Rolling Seventeen: I think there's probably Seventeen reasons Wenner Media should buy
Seventeen magazine, as has been rumored. I won't be so glib as to list all of them. But I think
Wenner deserves a lot of credit for taking a demographic and lifestyle approach to magazines. Example:
Us Weekly profited by appealing to the ultra-celeb culture of younger women that
People left out.
Rolling Stone got away from its scattered rock'n roll focus and is now doing well by hitting the Avril Lavigne crowd with shorter, more edgy pieces. Now Wenner has a
chance to grab a critical demographic: true teens. The kids that read
Seventeen are well under 17. Kids want to read about stuff that's a few levels older. So Wenner, if it buys
Seventeen has a chance to grab kids early, keep them through
Rolling Stone and then send the women to
Us and the men to
Men's Journal. Pretty neat package. Expensive,
too.
And Read All Over: That sound you just heard may have been the media properties of the world waking up to market themselves.
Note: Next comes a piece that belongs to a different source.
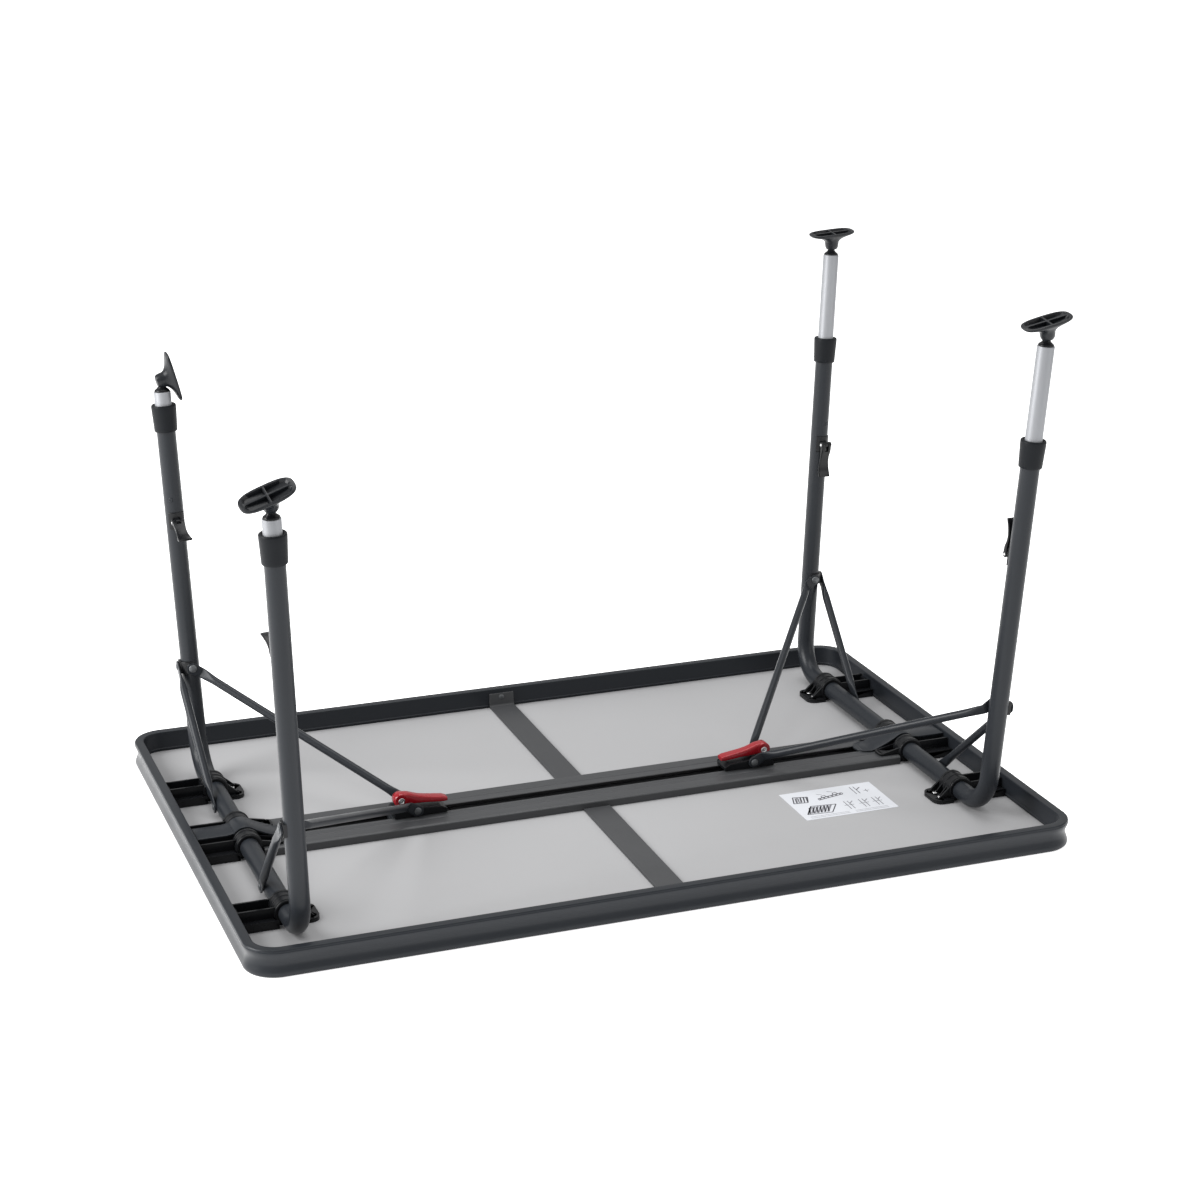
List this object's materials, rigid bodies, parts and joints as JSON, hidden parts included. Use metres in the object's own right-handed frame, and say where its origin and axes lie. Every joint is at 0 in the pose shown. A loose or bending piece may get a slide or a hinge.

The Washington Post is preparing to break a new
TV commercial that will feature the tension and drama of its newsroom during its coverage of the war in Iraq. Fortune magazine, sources say, is preparing a new campaign as well. I think all
media properties that have a good story to tell have a lot to gain by reintroducing themselves to consumers. And if you lasted through the depression that marked the past two years, you more than
likely have a good story to tell.
advertisement
advertisement
At The Buzzer: I'm boycotting Drudge (and I was a pretty active Drudger). He went out of his way to trash Susan Sarandon on Monday because her lame
but politically correct TV movie bombed in the ratings. Never has a bad TV movie had such a big headline in Drudge. He is criticizing Sarandon's anti-war stand with an illegal head slap. Poor
Drudgement, even for a loose cannon like Drudge. I'm disappointed.